So far, it supports my understanding, that Straddles are a great way to earn consistent income from options.
Being an Option Seller, all factors come down on managing risk and premium income well enough to earn profits on a regular basis.
Let me quote some results from Daves statistical research:
In general, we can see in the table that, to collect 10% of the credit received (10% profit taking level) required a trade duration of roughly 30% of the entry DTE. At the 25% profit taking level you needed to stay in the trade around 60% of the entry DTE. For the 35% profit taking level it was about 70% of the entry DTE; 45% profit taking took your trade duration to about 80% of the entry DTE. These estimates are for the non-IVR filtered strategy variations.
First of all, you can generally show that higher profit targets force you to stay longer in your position. If you think about it, that result make totally sense. Profits are usually coming from time decay and a loss of volatility. While time will pass by automatically, you have a a fifty fifty chance on rising or falling vola (unless you enter the trade at very high implied volatility levels).
So the more you want to earn -- the longer you will have to wait.
Now for the last table...total non-compounded returns by strategy variation. The non-IVR filtered variations had the highest returns, which is related to these variations having the most trades (100+, see table above). In general, the trend is for higher returns with higher DTE.

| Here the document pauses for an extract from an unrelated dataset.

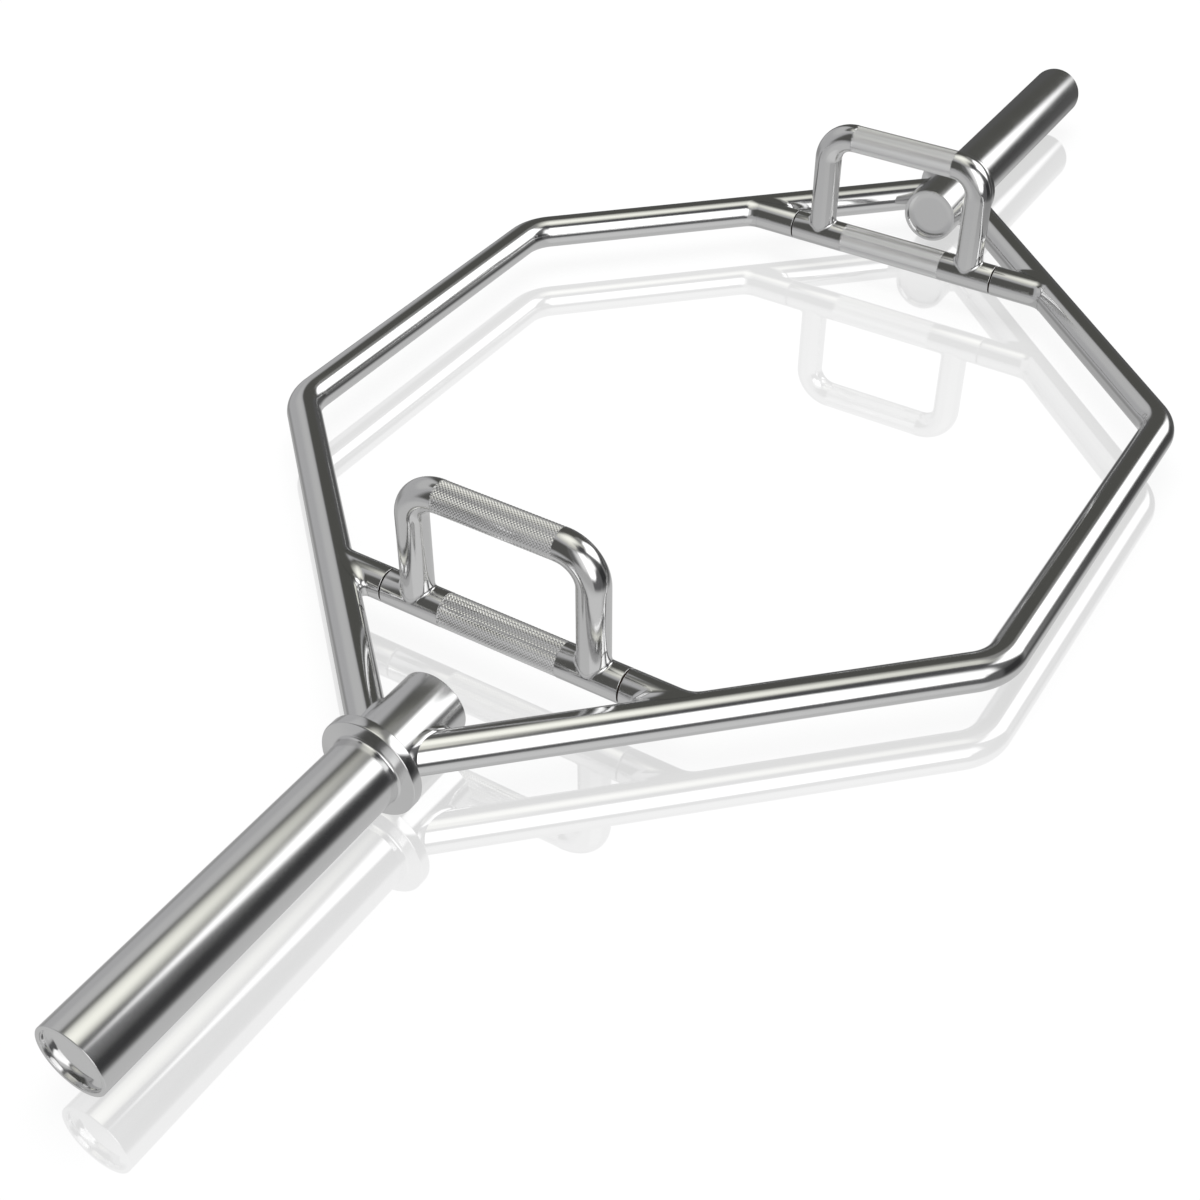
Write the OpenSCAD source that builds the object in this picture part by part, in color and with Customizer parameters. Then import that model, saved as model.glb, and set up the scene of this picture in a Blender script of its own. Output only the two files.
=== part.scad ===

At the same time more days to expiration (DTE) increase your profit propability and your returns. Longer DTEs increase the time value of your sold options giving you more time to hold your position. At the same time, longer option plays are less volatile and reduce risk on larger stock market swings.
The third table shows the win rate for all of the strategy variations. The highest win rates occurred at the 10% profit taking level, regardless of IVR filter level. Most of these particular win rates were in the 90% + range. For the IVR > 50% filter, the high win rates spanned multiple profit taking levels. For the non-IVR filtered variations and the 25% profit taking level, we see many win rates at or above 80% across most DTE. For a monthly straddle trader, this isn't a bad win rate.
If you only go with 10% profit target, your chance of winning is almost always at least 90%. The problem of volatilty flips at the same time, if you do those trades on a regular basis with a high stop loss level. The reason is, that volatility is high and you can earn huge premiums here. But high vola also means huge swings in the underlying that will increase your risk of getting kicked out of the trade with a loss before you can earn your profit. A profit target that is too low also needs more time to earn back your losing trades.
So far from what I learned, a good profit target is around 25% to 35% of the received option premium. At the same time, I would put a stop loss target that is around double or triple of your profit target. Let's say, you take profit at 25% than my maximum loss to take would be 50% to 75% at best. For a profit of 35% you should give space for up to 100% of the premium received.